Isn't it easier to complete memfd support in crosvm?

> > I wouldn't worry too much about this.  One advantage we have when the
> > guest is not involved in picking the modifiers is that we can
> > re-allocate the resource (unless it has an active mapping) with other
> > modifiers.  Also useful when switching qemu between fullscreen/windowed
> > (as discussed elsewhere in the thread).
> 
> The guest needs to be notified about buffer size changes, no?  It
> needs to redraw given the larger buffer size.

Ah, right, it'll re-create the buffer anyway.  But the problem that the
list of supported modifiers is fixed (so we can't hint to the guest that
fullscreen/windowed cases should use different modifiers) goes away if
the host picks the modifiers (instead of the guest).

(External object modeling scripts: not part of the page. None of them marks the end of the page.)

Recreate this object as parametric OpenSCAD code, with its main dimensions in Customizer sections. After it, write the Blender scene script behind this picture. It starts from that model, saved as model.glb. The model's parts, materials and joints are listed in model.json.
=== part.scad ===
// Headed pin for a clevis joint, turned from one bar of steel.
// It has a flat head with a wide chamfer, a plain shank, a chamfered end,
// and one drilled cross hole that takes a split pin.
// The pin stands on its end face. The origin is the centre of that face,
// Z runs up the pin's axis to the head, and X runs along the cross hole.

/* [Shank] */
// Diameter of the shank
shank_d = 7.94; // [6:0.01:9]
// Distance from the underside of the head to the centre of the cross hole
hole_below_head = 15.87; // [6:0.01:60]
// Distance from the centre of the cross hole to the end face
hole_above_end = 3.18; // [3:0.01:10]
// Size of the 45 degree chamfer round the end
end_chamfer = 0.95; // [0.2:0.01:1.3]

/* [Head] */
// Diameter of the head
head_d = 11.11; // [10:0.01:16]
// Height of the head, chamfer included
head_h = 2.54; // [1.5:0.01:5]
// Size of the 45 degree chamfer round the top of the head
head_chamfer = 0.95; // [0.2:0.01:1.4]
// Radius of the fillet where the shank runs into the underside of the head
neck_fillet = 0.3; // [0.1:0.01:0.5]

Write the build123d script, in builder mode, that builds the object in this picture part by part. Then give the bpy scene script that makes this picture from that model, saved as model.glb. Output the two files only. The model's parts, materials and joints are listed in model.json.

> > Looking at the intel driver I see that it always maps the complete bo.
> > Doing the same for virtio would simplify things alot.
> >
> > Related:  The intel driver also never unmaps.  It keeps the mappings
> > cached until the bo is destroyed.   So we could do the same in virtio,
> > to reduce the mapping overhead.  But probably not on all hardware.
> > I suspect that implementation detail is not exposed at gbm API level?
> 
> Yes, it's not exposed at the API level and no GEM drivers offer
> partial mappings.  The box is mainly for not copying the entire region
> when using a shadow buffer.

Yes, that makes sense.

> In minigbm, we tend to keep mappings around as well (though not in all cases):
> 
> https://chromium.googlesource.com/chromiumos/platform/minigbm/+/master/drv.c#525
> 
> It wouldn't be too much work to add an explicit gbm_bo_flush(..) or
> gbm_bo_invalidate(...) (especially since some drivers have explicit
> ioctls, like DRM_MSM_GEM_CPU_PREP / DRM_MSM_GEM_CPU_FINI) in minigbm
> for suitable drivers (most of them, since it's most use
> uncached/write-combine system memory).

I suspect that'll be a bit more work ...

Basically this is changing the driver-level api.  gbm_bo_map() does map
+ start-transfer now, and likewise gbm_bo_unmap is finish-transfer +
unmap().  We would split those, so you can do multiple transfers on the
same mapping, so ...

    gbm_bo_map(gbm_bo_transfer_flags, box)
    /* copy data */
    gbm_bo_unmap()

... would become ...

    gbm_bo_map2()
    gbm_bo_start(gbm_bo_transfer_flags, box)
    /* copy data */
    gbm_bo_finish()
    gbm_bo_unmap2()

... which then allows ...

    gbm_bo_map2()
    gbm_bo_start(gbm_bo_transfer_flags, box)
    /* copy data */
    gbm_bo_finish()
    gbm_bo_start(gbm_bo_transfer_flags, box)
    /* copy data again */
    gbm_bo_finish()
    gbm_bo_unmap2()

I'm wondering whenever this actually is a typical access pattern though.
I'd expect people will try use coherent buffers if they need something
like this.  Or, in other words, I'm trying to figure what kind of
buffers we should support in virtio.

Right now we have just one kind of buffer, which is actually two
buffers.  One in the host, one in the guest.  TRANSFER will copy between
them.  Uses TTM_PL_TT.

My patches add a ZEROCOPY type (not sure any more this is a good name).
That is a shared buffer.  Guest allocates.  Host uses udmabuf to access
it without copying.  Uses TTM_PL_TT.

Also there is COHERENT type (likewise should pick a better name).
Shared buffer too.  Host allocates.  Gets mapped into the pci bar to
give the guest direct access.  We can permanently map them in the guest.
Uses TTM_PL_VRAM.

Adding these two looks straightforward.

Using the pci bar also for non-coherent buffers becomes tricky.  The
buffer is out-of-reach for the guest.  We can ask the host gbm_bo_map()
the buffer and place it in the pci bar for access.  But it's not
permanent (unless we can change libgbm as outlined above).  I'm not sure
how to model that best in ttm ...

cheers,
  Gerd